Let’s apply that to ourselves. Do not cast stones at the parts of yourself of which you’re ashamed. God does not cherry pick his love of you. He has mercy on your good and your bad, he loves your light and your dark. He recognises the parts which shame and guilt you, and sees them as just as much a part of his beloved child as the parts which we like to polish and present proudly to the world.
3 And Lent is an invitation to hear that there is no condemnation.
“Jesus was left alone with the woman standing before him. Jesus straightened up and said to her ‘Woman, where are they? Has no one condemned you . . . neither do I condemn you.’”
Lent is about your liberty from any burdens of guilt or shame you may be carrying. It’s no easy task to let go of our condemnation of ourselves, but that is the power and purpose of this season.
The journey we travel together these next six weeks leads only in one direction, to God’s own life poured out so that we might live, forgiven and free from guilt.
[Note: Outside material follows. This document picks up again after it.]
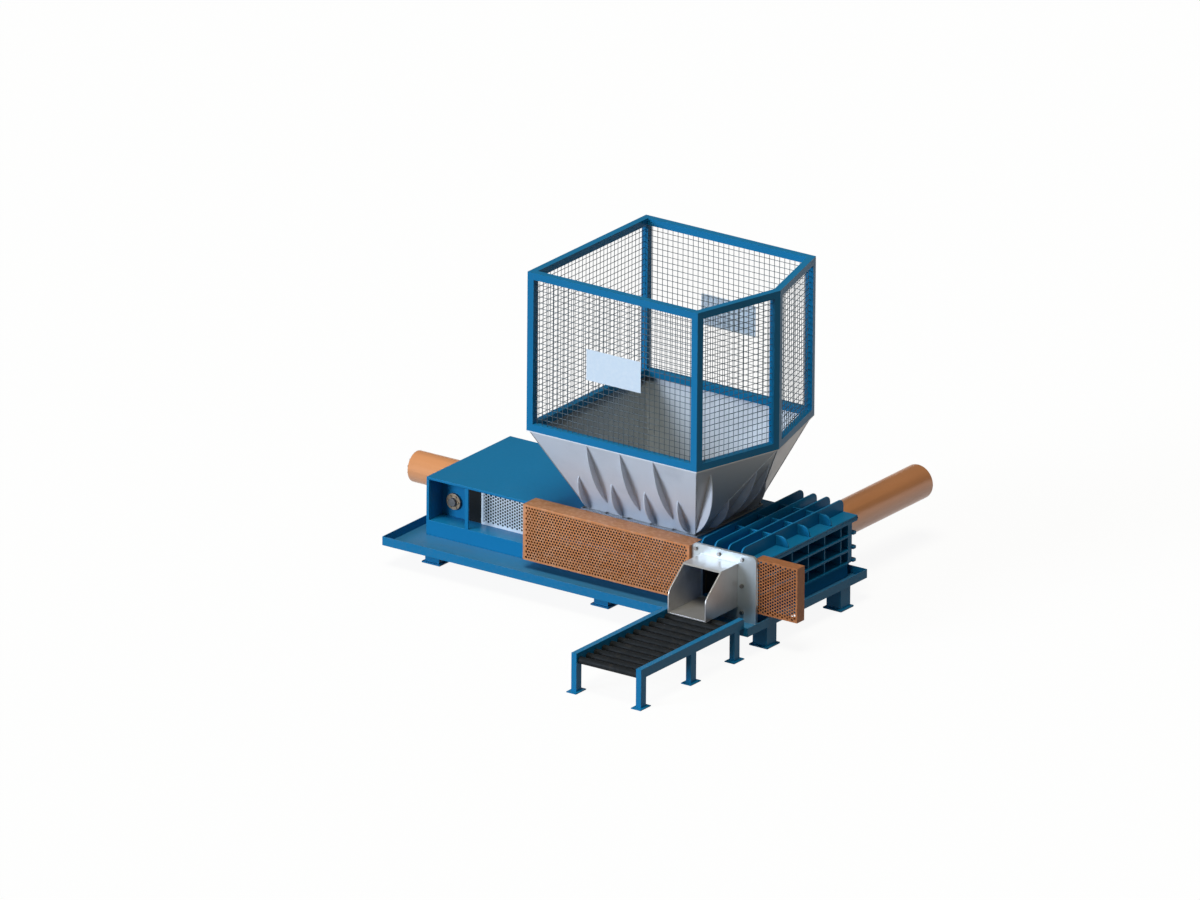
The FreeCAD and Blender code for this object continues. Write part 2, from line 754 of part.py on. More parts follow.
# ---- perforated guards ---------------------------------------------------------------------------
def gate_cylinder_guard():
    x0, x1 = guard_x0, outlet_x0 - guard_end_gap
    z0, z1 = floor_level - guard_below_floor, roof_top + guard_above_roof
    sheet = guard_sheet
    front = perforated(Vector(x0, guard_y0, z0), X, Z, x1 - x0, z1 - z0, sheet, True)
    top = block(x0, x1, guard_y0 + sheet, housing_y0, z1 - sheet, z1)
    bottom = block(x0, x1, guard_y0 + sheet, housing_y0, z0, z0 + sheet)
    left = block(x0, x0 + sheet, guard_y0 + sheet, housing_y0, z0 + sheet, z1 - sheet)
    right = block(x1 - sheet, x1, guard_y0 + sheet, outlet_y0, z0 + sheet, z1 - sheet)
    lip_top = block(x0 + sheet, gate_x0 - gate_rail_past - guard_lip_gap, housing_y0 - sheet,
                    housing_y0, z1 - sheet - guard_lip, z1 - sheet)
    lip_bottom = block(x0 + sheet, x1, housing_y0 - sheet, housing_y0, z0 + sheet,
                       floor_level - gate_rail - guard_lip_gap)
    surround = joined([top, bottom, left, right, lip_top, lip_bottom])
    return [front, surround]


def gate_end_guard():
    x0, x1 = box_x1 + end_guard_gap, end_guard_x1
    z0, z1 = floor_level - end_guard_below_floor, roof_top + end_guard_above_roof
    sheet = guard_sheet
    y1 = box_y0 + end_guard_depth
    front = perforated(Vector(x0, box_y0, z0), X, Z, x1 - x0, z1 - z0, sheet, False)
    top = block(x0, x1, box_y0 + sheet, y1, z1 - sheet, z1)
    bottom = block(x0, x1, box_y0 + sheet, y1, z0, z0 + sheet)
    right = block(x1 - sheet, x1, box_y0 + sheet, y1, z0 + sheet, z1 - sheet)
    return [front, joined([top, bottom, right])]


# ---- hopper --------------------------------------------------------------------------------------
def cage_outline(z, inset):
    """The five corners of the cage and the hopper's rim, drawn inset."""
    far = cage_x1 + cage_apex
    lean = math.atan2(cage_apex, (cage_y1 - cage_y0) / 2)
    side_x = cage_x1 - inset * math.tan((math.pi / 2 - lean) / 2)
    return [Vector(cage_x0 + inset, cage_y0 + inset, z), Vector(side_x, cage_y0 + inset, z),
            Vector(far - inset / math.cos(lean), (cage_y0 + cage_y1) / 2, z),
            Vector(side_x, cage_y1 - inset, z), Vector(cage_x0 + inset, cage_y1 - inset, z)]


def funnel(rim_inset, throat_inset):
    """The hopper's faceted body, from the throat at the roof to the five-sided rim."""
    rim = cage_outline(cage_z0, rim_inset)
    x0, x1 = feed_x0 + throat_inset, feed_x1 - throat_inset
    y0, y1 = throat_y0 + throat_inset, throat_y1 - throat_inset
    throat = [Vector(x0, y0, roof_top), Vector(x1, y0, roof_top), Vector(x1, y1, roof_top),
              Vector(x0, y1, roof_top)]
    faces = [rim, throat[::-1],
             [throat[0], throat[1], rim[1], rim[0]],
             [throat[1], rim[2], rim[1]],
             [throat[1], throat[2], rim[2]],
             [throat[2], rim[3], rim[2]],
             [throat[2], throat[3], rim[4], rim[3]],
             [throat[3], throat[0], rim[0], rim[4]]]
    return facet_solid(faces)


def hopper_shell():
    rim_z0 = cage_z0 - hopper_rim_thick
    flange = block(feed_x0 - hopper_flange, feed_x1 + hopper_flange, throat_y0 - hopper_flange,
                   throat_y1 + hopper_flange, roof_top, roof_top + hopper_flange_thick)
    rim = prism(cage_outline(rim_z0, 0), Z * hopper_rim_thick)
    rim = rim.cut(prism(cage_outline(rim_z0, hopper_rim), Z * hopper_rim_thick))
    body = joined([funnel(hopper_tuck, -hopper_sheet), flange, rim])
    holes = [bar(hopper_bolt[0] + bolt_play, spot - Z * hopper_flange_thick, Z,
                 hopper_flange_thick) for spot in hopper_bolt_spots()]
    return [without(body.cut(funnel(hopper_tuck + hopper_sheet_level, 0)), holes)]


def hopper_bolt_spots():
    past_x, past_y = [hopper_flange - inset for inset in hopper_bolt_inset]
    x0, x1 = feed_x0 - past_x, feed_x1 + past_x
    y0, y1 = throat_y0 - past_y, throat_y1 + past_y
    z = roof_top + hopper_flange_thick
    spots = []
    for x in spread(x0, x1, hopper_bolts):
        spots += [Vector(x, y0, z), Vector(x, y1, z)]
    return spots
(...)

When the bishop invited you at the beginning of this service to a holy Lent it was one of the most extraordinary and radical invitations we ever receive.
Instead of denying the human condition or trying to expel it from our midst he issued us a life affirming offer.
· can we face up to who we truly are?
· can we see our sin for what it is, a part of us individually and corporately.
· and can we then know the greater power of God’s forgiveness?
Lent is a profound and difficult journey but let us travel it together.